La forma de los huesos, músculos y tendones constituyentes de la mano humana, fijan la precisión con que se puede agarrar y manipular objetos. Los simios tienen dedos largos y curvados, de yemas estrechas; mientras que los nuestros son relativamente cortos, rectos y con amplias yemas. El trabajo de Susman señaló que hay dos grupos bien diferenciados: los capaces de utilizar herramientas más o menos sofisticadas y los que no.
Entre los primeros, situó a Homo Sapiens y H. erectus, mientras que a los australopitecos, (Lucy entre ellos), los ubicó en el grupo de los simios incapaces de manipular utensilios con cierta precisión. La investigación de Susman finaliza descartando a los australopitecos del pretendido árbol genealógico humano.
Las opiniones enfrentadas que se observan hoy dentro del propio evolucionismo, indican que la insistencia sobre la hipótesis del bipedismo en Australopithecus responde más al deseo de hallar un eslabón perdido entre monos y ser humano, que a genuinos argumentos científicos. Los fósiles considerados ‘australopitecos’, provienen de diversas especies de monos extintas en el pasado, sin descendencia, como los dinosaurios y tantas otras especies biológicas que nada tuvieron que ver con el origen del hombre. Si algunos insisten en considerarlos antepasados humanos es porque no tienen nada mejor a mano.
Sin embargo, los australopitecos son tan homínidos como puedan serlo los grandes monos que viven en la actualidad. Eran seres mucho más parecidos a los gorilas, chimpancés y orangutanes de hoy, que a nosotros mismos. Precisamente lo que refleja la pancarta que se exhibe al público, en el Zoo de Barcelona, España, frente a la zona destinada a los gorilas de montaña.
El primer peldaño de la pretendida escalera evolutiva tiene menos solidez que un helado de chocolate en el desierto de Almería: se derrite a la misma velocidad que la evidencia científica demuestra que los australopitecos no fueron antepasados del hombre.
Somos tal cual nos diseñaron, y no mejoramos, sino declinamos. Adán, el 1er hombre, con la información de su ADN íntegra, vivió 930 años; al surgir las primeras mutaciones, la expectativa de vida fue reduciéndose. Los hijos de Noé llegaron a los 600 años; a partir de ahí, los empeoramientos genéticos ya habían proliferado y fueron degradándose a 400, 300, 175 de Abraham… y los que se logran alcanzar hoy, según el sistema social donde se viva, y los paliativos médicos que incentivan la longevidad.

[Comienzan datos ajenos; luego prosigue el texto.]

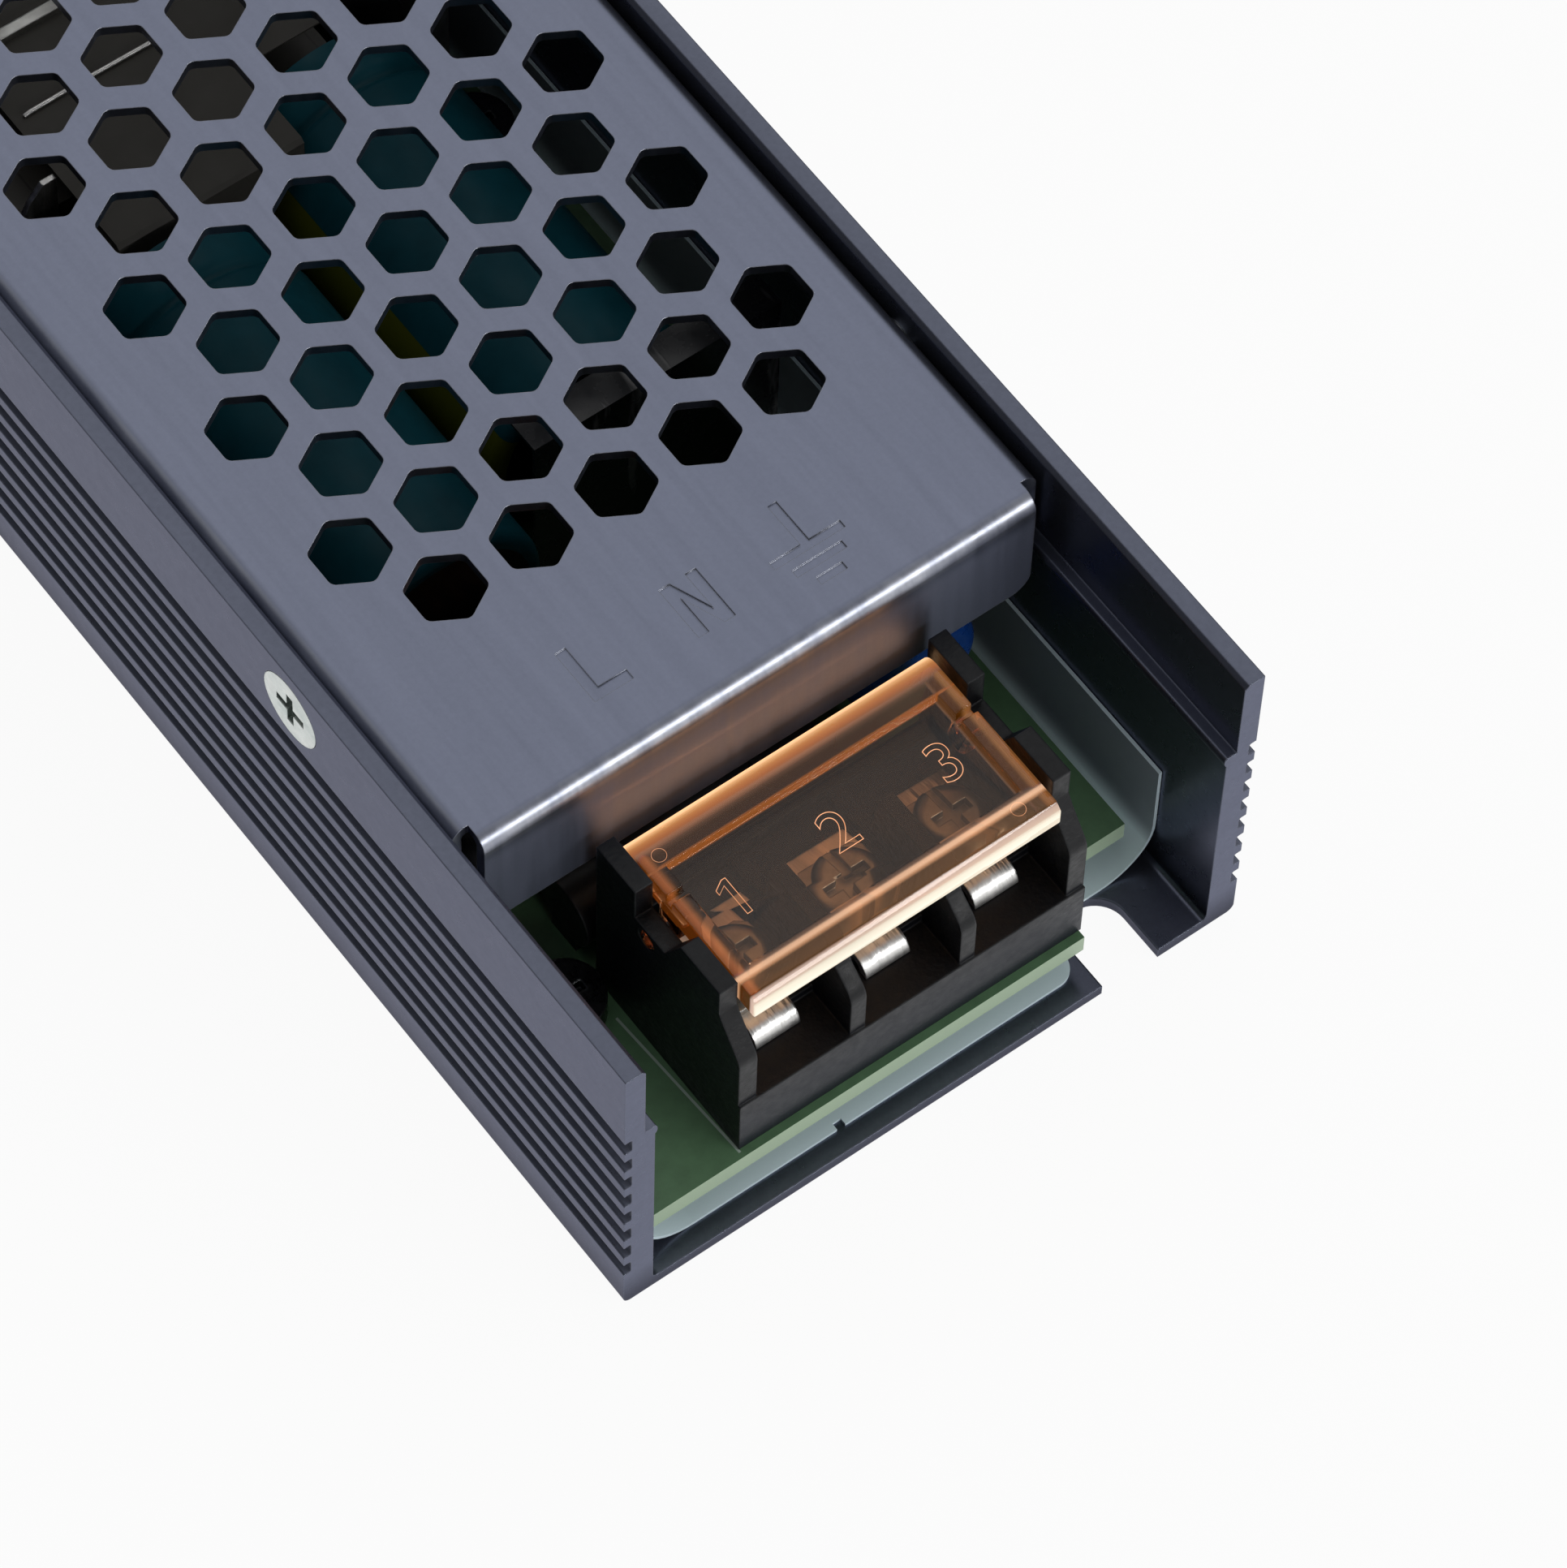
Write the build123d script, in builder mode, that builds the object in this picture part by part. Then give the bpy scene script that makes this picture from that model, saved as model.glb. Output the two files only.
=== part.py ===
from build123d import *
import os

# A slim switching power supply: a ribbed aluminium channel, a perforated
# sheet cover screwed between its walls, a circuit board on an insulating
# film, and at each end a barrier terminal block under a hinged amber cover.
# Origin at the middle of the underside, AC input end at -Y, +Z up.

# Extruded channel
case_length = 193.0
case_width = 48.2
case_height = 28.35
base_thickness = 0.9
upper_wall = 1.5
lower_wall = 2.25
rim_height = 7.65
rib_count = 8
rib_pitch = 2.245
groove_height = 1.3
groove_depth = 0.55
groove_radius = 0.2
groove_below_ledge = 0.6
bead_depth = 0.18
bead_height = 0.9
outer_corner = 0.6
inner_corner = 0.5
rim_chamfer = 0.3
notch_from_wall = 6.15
notch_width = 4.5
notch_depth = 5.75

# Perforated cover
sheet = 0.8
bend_radius = 1.2
cover_gap = 0.3
cover_drop = 1.05
apron_from_end = 18.7
apron_drop = 9.7
apron_corner = 1.5
corner_relief = 0.5
hex_flats = 4.7
hex_pitch = 6.46
hex_row_count = 5
hex_from_apron = 16.0
hex_shift_x = 0.65

# Countersunk cover screws, M3
cover_screw_from_end = 34.85
cover_screw_drop = 3.95
m3_radius = 1.45
m3_hole = 1.5
csk_radius = 2.75
csk_gap = 0.05
cover_screw_length = 5.0
cross_slot = 0.7
cross_depth = 0.8

# Circuit board, its standoffs and the film under it
board_bottom = 3.6
board_thickness = 1.6
board_left_gap = 1.05
board_right_gap = 1.65
board_from_end = 1.7
tongue_gap = 0.4
shoulder_from_end = 6.75
film_thickness = 0.25
film_gap = 0.05
film_bend = 4.3
film_top = 11.6
film_from_end = 1.55
film_tongue_gap = 0.25
film_shoulder = 5.6
film_corner = 1.5
film_nick_x = -6.1
film_nick = (0.65, 0.5)
standoff_radius = 2.7
standoff_from_end = 16.6
standoff_from_block = 0.3
inner_standoff_from_end = 74.0
inner_standoff_from_wall = 4.4
film_hole_gap = 0.4
standoff_spigot = 2.0
board_screw_head = 2.0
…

Si hay algo común entre hombres y monos, es que fueron pensados, diseñados, programados y ‘creados’ para vivir en un mundo biológico interactuante, con los mismos componentes químicos para todos. Los simios, aun en la floresta; nosotros intentando el abordaje del espacio… el espíritu en ‘stand by’, hasta que regrese el Seleccionador a por su Selección, con el libro de los nombres bajo el brazo.